In contrast to transcription, transliteration is characterized by complete reversibility, which means that the target-language users can reconstruct the original form of the name in the original writing system (although this cannot be always consistently achieved in practice), but only if they are sufficiently qualified to perform this demanding task. Transliteration can be performed between alphabetical and syllabic writing systems, in which every grapheme always represents the same sound or phoneme. In transliteration, all geographical names from all Roman alphabets remain completely unchanged.
The main disadvantage of transliteration procedures has to do with the fact that diacritics and special letters in target languages often do not have a recognized sound value, which is why the Romanization key is necessary for every language that uses a specific target alphabet.

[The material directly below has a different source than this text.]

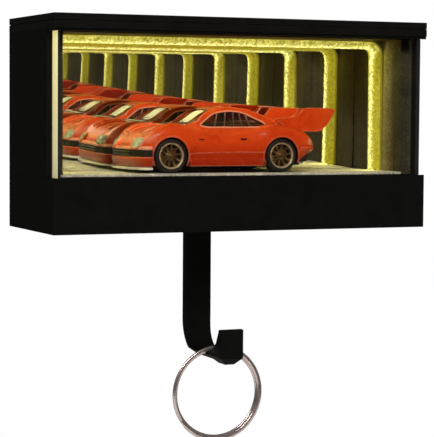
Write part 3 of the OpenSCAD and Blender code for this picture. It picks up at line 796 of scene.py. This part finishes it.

In Slovenia, due to the previously firmly rooted transcription practice and deviation from the graphemic system of the established Roman alphabet for Slovenian, the transliteration method is (or was) fairly alienating and disturbing for everyday use because, for instance, Slavic names are rendered (unnecessarily) foreign.
Column F: Language of the endonym. This column contains the languages of the endonyms of all the Slovenian exonyms listed in the spreadsheet. The endonyms are provided in 219 languages. The list was made based on knowledge of the linguistic features of individual countries and their regions, and the official languages in individual countries, as described in the Great General Encyclopedia (1997, 1998), the volume Države sveta (Countries of the World; Natek & Natek 1999), the CIA World Factbook website (Internet 6), and Wikipedia (Internet 7).
When possible, multilingual forms of names are provided in multiple languages. This applies both to multiethnic countries and to major regions, mountain ranges, and rivers found in more than one country, and seas. The names of oceans are only provided in English and French; the same applies to the names of continents and major landscape units, which are, however, exceptionally also provided in the predominating language.
In the territories of former colonies in Africa and Asia, as well as in Oceania, Australia, and North and South America, the name forms in the colonial languages continue to be the most widely used, whereas native languages are only gradually becoming established in international use. It will probably still take a long time for the native endonyms to become widely used on maps in these countries. This raises the question of how this change will affect the use of Slovenianized forms because experience shows that Slovenian also tends to use the traditionally more familiar colonial forms of geographical names such as Burma instead of Mjanmar ‘Myanmar’, Bombaj ‘Bombay’ instead of Mumbaj ‘Mumbai’, or Celebes instead of Sulavezi ‘Sulawesi’.